Dimension Definition How to Measure
Completeness Required fields are filled % of records with complete required fields
Accuracy Data matches reality Sample audit against source of truth
Consistency Same data, same format everywhere Cross-system comparison
Timeliness Data is current % of records updated within defined freshness window
Uniqueness No duplicate records Duplicate rate in CRM

Data Hygiene Schedule

Task Frequency Owner
Deduplicate CRM records Monthly Marketing Ops
Verify email addresses Before every campaign Marketing Ops
Update firmographic data Quarterly Marketing Ops
Clean inactive contacts Quarterly Marketing Ops
Audit UTM parameter consistency Monthly Marketing Ops
Review lead scoring accuracy Quarterly Marketing + Sales
Sync CRM with marketing automation Continuous (automated) System

UTM Parameter Standards

Consistent UTM tagging is foundational for attribution:

utm_source: [platform] — google, linkedin, facebook, email, partner-name
utm_medium: [channel type] — cpc, organic, email, social, referral
utm_campaign: [campaign name] — product-launch-q1, blog-promo-march
utm_content: [variant] — headline-a, cta-blue, audience-cmo
utm_term: [keyword] — for paid search only

Rules:

  • Always lowercase
  • Use hyphens, not spaces or underscores
  • Document all campaign names in a shared registry
  • Validate UTMs before launching any campaign

Attribution Framework

Attribution Models

Model How It Works Best For Limitation
First-touch 100% credit to first interaction Understanding acquisition channels Ignores nurture touchpoints
Last-touch 100% credit to final interaction Understanding conversion triggers Ignores awareness touchpoints
Linear Equal credit to all touchpoints Simple multi-touch understanding Treats all touches equally
Time-decay More credit to recent touchpoints Long sales cycles May undervalue awareness
Position-based (U-shaped) 40% first, 40% last, 20% middle Balanced view Arbitrary weighting
Data-driven ML-based weighting Sophisticated programs Requires large data volume

Attribution Implementation Checklist

  • UTM parameters standardized and enforced
  • All marketing channels tagged consistently
  • CRM captures source/medium/campaign for every lead
  • Conversion events defined and tracked
  • Attribution model selected and documented
  • Reporting cadence established (weekly + monthly)
  • Channel ROI calculated and compared monthly

Marketing Audit

Full Marketing Audit Structure

Area What to Assess Key Questions
Strategy Positioning, ICP, messaging Is our positioning differentiated? Do we know our ICP?
Content Quality, quantity, performance Is content driving traffic and conversions?
SEO Rankings, technical health, content gaps Are we visible for target keywords?
Paid ROAS, CPA, channel mix Are paid campaigns profitable?
Email List health, engagement, automation Are sequences driving conversions?
Social Reach, engagement, brand consistency Are we building audience and trust?
MarTech Stack utilization, integration health Are our tools connected and used?
Data Quality, attribution, reporting Can we trust our data and attribution?

Audit Scoring

For each area, score 1-5:

Score Status Action
1 Not present Build from scratch
2 Basic but underperforming Significant improvement needed
3 Functional Optimize and iterate
4 Strong Maintain and scale
5 Best-in-class Protect and document

Best Practices

  1. Context first, always — Check that marketing context exists before any marketing work. Everything works better with context.
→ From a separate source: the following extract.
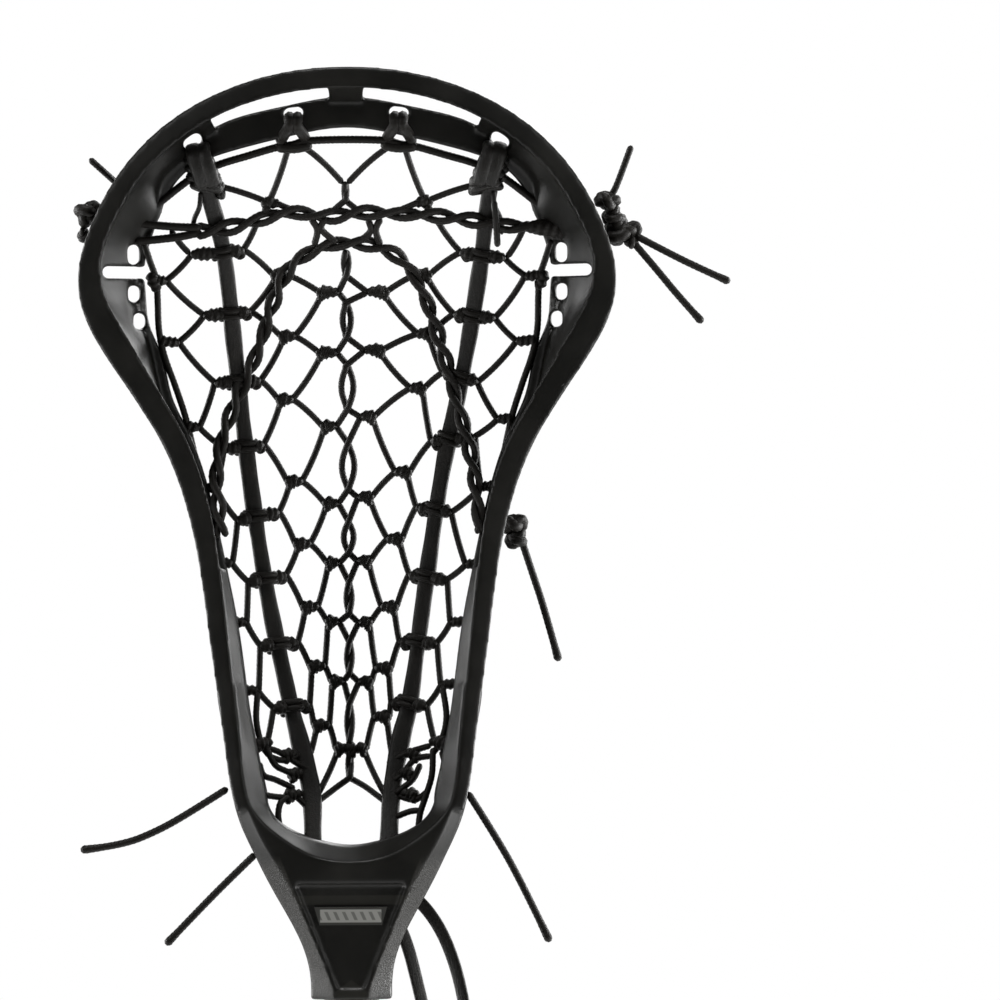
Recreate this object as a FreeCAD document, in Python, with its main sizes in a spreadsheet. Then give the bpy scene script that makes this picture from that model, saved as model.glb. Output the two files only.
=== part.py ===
"""A women's field lacrosse stick: moulded head, laced pocket, eight-sided shaft, screw and butt cap.

Frame: +Z runs up the shaft from its lower end to the scoop, the open face of the head looks along -Y, and
+X is to the right of someone who faces the pocket. The origin is the centre of the shaft's lower end.
Head sizes are measured up from the throat's lower edge, which stands throat_height above the origin.
"""

import FreeCAD
import Part
import Sketcher
import math
import os

from FreeCAD import Placement
from FreeCAD import Rotation
from FreeCAD import Vector

DOCUMENT = FreeCAD.newDocument("LacrosseStick")
SHEET = DOCUMENT.addObject("Spreadsheet::Sheet", "Sizes")

# Driving dimensions, in millimetres and degrees.
SIZES = {
    "shaft_length": 772,
    "shaft_flats": 21,
    "shaft_wall": 1.8,
    "shaft_corner": 1.6,
    "socket_depth": 50,
    "socket_clearance": 0.1,
    "throat_height": 722,
    "cap_flats": 25,
    "cap_length": 30,
    "cap_floor": 4,
    "cap_lip_radius": 15.5,
    "cap_lip_height": 6,
    "cap_clearance": 0.05,
    "cap_rounding": 1.8,
    "screw_height": 18,
    "screw_radius": 2,
    "screw_length": 12,
    "screw_head_radius": 4,
    "screw_head_height": 2.4,
    "screw_drive": 2.2,
    "screw_drive_floor": 0.8,
    "screw_clearance": 0.05,
    "screw_seat": 16.2,
    "screw_seat_clearance": 0.5,
    "front_rail_depth": 6,
    "back_rail_depth": 5.5,
    "wall_thickness": 3,
    "window_corner": 4,
    "scoop_hole_height": 4.2,
    "scoop_hole_length": 7.8,
    "string_hole_radius": 1.7,
    "leather_hole_radius": 3.4,
    "string_slot_width": 4.2,
    "panel_front": 15.6,
    "panel_depth": 2,
    "panel_tilt": 5.4,
    "badge_top": 28,
    "badge_bottom": 24,
    "badge_height": 7,
    "badge_low": 29,
    "badge_thickness": 1.2,
    "leather_width": 6.2,
    "leather_thickness": 4,
    "thong_width": 4.6,
    "lace_diameter": 2.6,
    "knot_diameter": 5.8,
    "leather_knot_radius": 5,
    "end_diameter": 2.8,
    "shooting_width": 6.4,
    "shooting_thickness": 3.4,
    "pocket_sag": 22,
}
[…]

  2. Route precisely — A question routed to the wrong skill produces wrong-shaped output. Use the routing matrix.

  3. Orchestrate, do not fragment — Multi-skill campaigns need a sequence plan. Ad hoc execution produces inconsistent results.

  4. Own the data — Marketing ops is responsible for data quality. Bad data produces bad decisions.

  5. Standardize UTMs — Inconsistent UTM parameters make attribution impossible. Enforce standards before launching campaigns.

  6. Audit tools annually — Every tool should justify its cost and usage. Cut tools nobody uses.

  7. Automate the repeatable — If you do it every week, automate it. Manual processes do not scale.

  8. Document everything — Campaign playbooks, automation logic, data flows, tool configurations. Tribal knowledge is fragile.

  9. Align with sales — Marketing ops and sales ops must share data definitions, lead scoring criteria, and attribution models.

  10. Measure what matters — Track leading indicators (MQLs, pipeline velocity) alongside lagging indicators (revenue, ROI).


Integration Points

  • Marketing Context — Foundation for all marketing operations. Create this first.
  • Campaign Analytics — Use for measuring outcomes of orchestrated campaigns.
  • All Marketing Skills — Marketing Ops routes questions and orchestrates workflows across the full skill ecosystem.
  • Content Strategy — Coordinate content calendar with campaign schedule.
  • Paid Ads — Coordinate paid campaigns with organic efforts and landing pages.
  • Cold Email — Coordinate outbound with inbound campaigns to avoid audience overlap.